The Federal Aviation Administration (FAA) introduced CFR 14 Part 107 regulations in 2016 to address increased numbers of UAVs (unmanned aerial vehicles, aka drones) in U.S. airspace. Part 107 provides regulation on UAV use in controlled airspace, weather conditions, performance and weight standards, and usage by the general public for professional and hobbyist applications. The FAA reported 865,000 UAVs registered (314,000 commercial, 538,000 hobbyist) along with 280,000 certified UAV pilots. This does not account for all UAVs that are not registered. There are growing concerns of UAV use by companies for delivery, scouting, mapping, and inspections, leading to the need for more training

 Purdue Extension created the UAV program for Indiana stakeholders. Over 240 sessions totaling 190 hours, training focused on UAV applications, safety, regulations, sensors, and best-use cases. Extension specialists and educators used flight planning software to create unique maps to share with stakeholders for data interpretation and manipulation.

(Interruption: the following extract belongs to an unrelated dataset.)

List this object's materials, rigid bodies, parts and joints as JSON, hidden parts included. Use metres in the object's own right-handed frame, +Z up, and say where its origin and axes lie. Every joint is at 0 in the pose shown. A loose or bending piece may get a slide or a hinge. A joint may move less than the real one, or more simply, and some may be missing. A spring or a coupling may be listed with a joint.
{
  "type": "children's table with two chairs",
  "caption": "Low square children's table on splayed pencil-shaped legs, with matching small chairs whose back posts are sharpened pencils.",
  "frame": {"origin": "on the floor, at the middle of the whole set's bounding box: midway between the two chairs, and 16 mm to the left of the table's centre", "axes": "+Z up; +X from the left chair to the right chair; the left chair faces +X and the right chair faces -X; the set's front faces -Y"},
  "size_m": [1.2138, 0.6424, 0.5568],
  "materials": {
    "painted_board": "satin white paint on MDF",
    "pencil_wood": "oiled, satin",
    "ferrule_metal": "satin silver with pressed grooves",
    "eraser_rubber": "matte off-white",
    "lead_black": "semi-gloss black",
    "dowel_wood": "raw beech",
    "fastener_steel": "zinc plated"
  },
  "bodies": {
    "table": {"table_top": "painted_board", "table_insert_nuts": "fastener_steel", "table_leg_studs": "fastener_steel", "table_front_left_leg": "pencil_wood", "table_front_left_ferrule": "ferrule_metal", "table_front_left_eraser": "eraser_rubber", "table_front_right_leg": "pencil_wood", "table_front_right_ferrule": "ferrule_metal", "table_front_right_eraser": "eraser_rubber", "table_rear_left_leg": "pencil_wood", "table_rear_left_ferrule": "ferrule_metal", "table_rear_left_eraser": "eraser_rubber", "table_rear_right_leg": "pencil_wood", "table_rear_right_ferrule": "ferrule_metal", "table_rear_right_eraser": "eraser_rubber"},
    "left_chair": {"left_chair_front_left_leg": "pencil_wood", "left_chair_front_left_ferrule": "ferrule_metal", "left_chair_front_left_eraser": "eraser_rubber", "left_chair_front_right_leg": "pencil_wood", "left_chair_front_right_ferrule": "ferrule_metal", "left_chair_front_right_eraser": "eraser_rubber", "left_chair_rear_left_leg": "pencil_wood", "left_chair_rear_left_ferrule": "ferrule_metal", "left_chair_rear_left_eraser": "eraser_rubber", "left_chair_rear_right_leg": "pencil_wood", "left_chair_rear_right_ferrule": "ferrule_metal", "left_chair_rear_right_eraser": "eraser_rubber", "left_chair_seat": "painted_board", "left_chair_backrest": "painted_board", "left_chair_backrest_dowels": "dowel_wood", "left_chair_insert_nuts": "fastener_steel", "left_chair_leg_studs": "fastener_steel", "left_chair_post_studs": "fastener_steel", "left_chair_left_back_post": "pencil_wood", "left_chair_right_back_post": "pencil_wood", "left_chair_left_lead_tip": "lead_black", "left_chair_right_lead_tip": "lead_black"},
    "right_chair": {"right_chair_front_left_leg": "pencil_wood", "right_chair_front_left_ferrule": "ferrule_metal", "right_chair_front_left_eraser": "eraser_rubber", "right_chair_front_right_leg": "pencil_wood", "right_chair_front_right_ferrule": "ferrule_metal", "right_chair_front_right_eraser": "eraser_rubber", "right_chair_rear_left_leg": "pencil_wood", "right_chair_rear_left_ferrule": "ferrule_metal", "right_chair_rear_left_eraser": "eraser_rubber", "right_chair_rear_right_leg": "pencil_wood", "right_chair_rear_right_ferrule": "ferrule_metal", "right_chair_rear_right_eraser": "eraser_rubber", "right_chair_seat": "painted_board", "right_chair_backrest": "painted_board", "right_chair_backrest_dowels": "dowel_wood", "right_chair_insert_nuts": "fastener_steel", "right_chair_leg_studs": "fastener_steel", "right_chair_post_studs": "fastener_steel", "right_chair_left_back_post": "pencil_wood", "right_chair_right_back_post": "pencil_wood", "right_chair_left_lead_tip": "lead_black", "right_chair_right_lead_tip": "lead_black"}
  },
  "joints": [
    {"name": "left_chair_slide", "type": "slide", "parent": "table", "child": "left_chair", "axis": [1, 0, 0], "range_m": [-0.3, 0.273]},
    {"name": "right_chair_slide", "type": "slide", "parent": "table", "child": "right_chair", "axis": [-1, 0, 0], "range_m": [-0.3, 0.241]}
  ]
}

Nearly 1,200 maps were created and 122,748 acres flown in working with more than 4,000 people across Indiana.

Purdue Extension worked with youth through STEM programs, helping hone flight skills through controller manipulation, obstacle course completion, or UAV presentation/demonstration in classrooms. Some youth developed programming for UAVs through computer software (Scratch or Scratch Jr.), allowing them to develop programmed flights. More than 3,100 youth participated in 52 training sessions. Some 27 UAV programs provided training for 863 agriculture, utility, construction, real estate, insurance, infrastructure, and many other industry professionals, using live drone demonstrations, imagery, and software. In the past five years, Extension and the Purdue Agriculture Centers (PACs) partnered to purchase four spray drones. The team sprayed herbicide and fungicide on about 300 acres of crops at the PACs for research or on-farm demonstration plots. For UAV programs and demonstrations presented in schools, teachers indicated that drones are always the favorite station for students. For adult participants of UAV training, all reported that after the program, they were more aware of safety protocols and better understood applications associated with UAV technology. Nearly all participants (98.3%) were more aware of legal issues and troubleshooting techniques. Most (92.9%) indicated they felt prepared with study materials for taking the FAA’s Remote Pilot test. Three-quarters of adults (75.9%) indicated they plan to take the Remote Pilot test, and to implement UAV technology in their operations (72.4%). Adults described how they plan to implement UAV technology for fire or public safety, inspections/surveys, field scouting, and photography. The majority (80.4%) felt they would save money by investing in UAV technology in the future. The Net Promoter Score® (NPS®) is a measure of customer loyalty that helps inform decision-makers of the experiences they are providing. The calculated NPS® for UAV program participants was +67 (on a scale from -100 to +100) and is considered an excellent rating. Extension’s UAV Program introduces youth to drones via STEM-related activities, prepares adults to take the FAA Part 107 Remote Pilot Test to fly drones for their work or hobbies, and increases participant knowledge about future job or career opportunities.